IL SOGNO DI EYOB: “PULIVO PISCINE, ORA CORRO LA MARATONA PER VINCERE UNA MEDAGLIA”
NATO 26 ANNI IN ERITREA DA UNA COPPIA DI COMBATTENTI E’ UNA DELLE SPERANZE AZZURRE AGLI EUROPEI DI BERLINO
Italiani, un popolo solo, tante razze e il profilo dei disegni più impensabili, mescolati fra di loro, ottenuti dalla mano creativa della storia e dagli oggetti che i piccoli e grandi protagonisti del nostro sport hanno toccato, impugnato.
Le scarpette di Eyob che potrebbe andare sul podio nella maratona europea di Berlino, il kalashnikov dal quale sua madre partigiana, asserragliata sui monti per la libertà dell’Eritrea, non si separava mai.
E poi gli stracci che il giovane veneto di Asmara strofinava sul lastricato della piscina che ogni mattina andava a pulire per mantenersi in vita, le scope, i mocho, i detersivi che gli rovinavano le mani ma che rimanevano indispensabili per racimolare quei quattro soldi sufficienti per continuare ad annaffiare la piantina dei suoi sogni di mezzofondista.
Si svegliava alle quattro e mezza e alle cinque la routine di operaio invisibile iniziava. Sino alla primavera del 2015, quando disse: “Se non ci provo adesso a far la vita del professionista, che ho 22 anni, quando?”.
Ora o mai più. Eyob Faniel Ghebrehiwet ha 26 anni e vive a Bassano del Grappa. Da qualche tempo si allena con l’ex maratoneta azzurro Ruggero Pertile.
Nel 2001 suo padre si era trasferito per cercare di curare le ferite che aveva ereditato dalla guerra d’indipendenza (sulle montagne aveva conosciuto la mamma di Eyob che nacque un’anno prima dell’indipendenza dell’Eritrea, nel ’92).
Lo spostamento venne facilitato dai meriti conseguiti dalla coppia partigiana. Pochi mesi dopo arrivarono i tre figli, Salomon, Eyob e Meron, cui la nonna già parlava in italiano quand’erano piccoli. Eyob comincia a correre, è smilzo, agile, abbassa i suoi personali ma si fa male spesso, soprattutto nella zona dell’anca.
Mentre migliora, allunga le distanze e e i suoi 45 chili si trovano sempre meglio.

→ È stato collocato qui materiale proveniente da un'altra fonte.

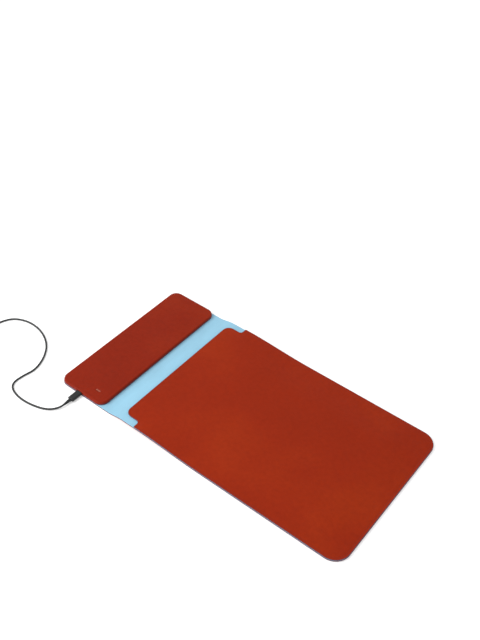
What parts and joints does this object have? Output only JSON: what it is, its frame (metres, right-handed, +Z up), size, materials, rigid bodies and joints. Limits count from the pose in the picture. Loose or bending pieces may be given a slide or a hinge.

La sua strada era la strada, non la pista, e se ne rese conto alla prima mezza maratona della sua carriera, a Verona nel 2013 (nel 2017 ha vinto la Venice Marathon in 2h12’27”). Lo hanno allenato Marco Maddalon e Giancarlo Chittolini. “Pe me le cose cambiano radicalmente quando dopo dieci anni di residenza ottengo la cittadinanza italiana”.
Il tutto avviene con il decreto presidenziale del 27 ottobre del 2015. Simbolico il passaggio di consegne agonistiche alla fine del 2014. Luogo Cittadella, evento mezza maratona. E’ il 28 dicembre, fa freddo ma c’è un sole forte che brilla e illumina corpi e anime.
A metà gara si staccano in quattro, poi due, poi uno. Dentro le mura trecentesche riecheggia lo speaker: “A un chilometro dall’arrivo un atleta da nome impronunciabile è in testa da solo!”. Eyob vince la sua prima “mezza”. Secondo arriva il suo allenatore di oggi, Ruggero Pertile, che l’anno successivo sarebbe finito quarto nella maratona mondiale di Pechino: “Abbiamo preparato la gara in altura”, ci spiega Ruggero che è rimasto con Eyob a St. Moritz sino al 28 luglio.
“Col fresco abbiamo effettuato ripetute lunghe, 35, 36 e anche 37 chilometri con la seconda parte della prova ad alta intensità per adattare il fisico ai costi energetici della gara. E a volte si va anche a digiuno”.
Mentre fanno su e giù, gli occhi di Eyob trovano un punto di contatto tra Italia e Eritrea, uno dei tanti: “Il legame con la mia terra di provenienza è forte e ispira il mio cuore. Torno spesso lì per allenarmi per siamo in altura e per salutare la mia nonna paterna, che vive ancora laggiù”.
E che adesso è bisnonna perchè due anni fa è nata Wintana, la figlia di Eyob. Nascere e crescere. Una cosa sola. Italia e Eritrea. Le due metà della mela.
Una sottile linea rossa, fatta di sangue che scorre e di piedi che vincono.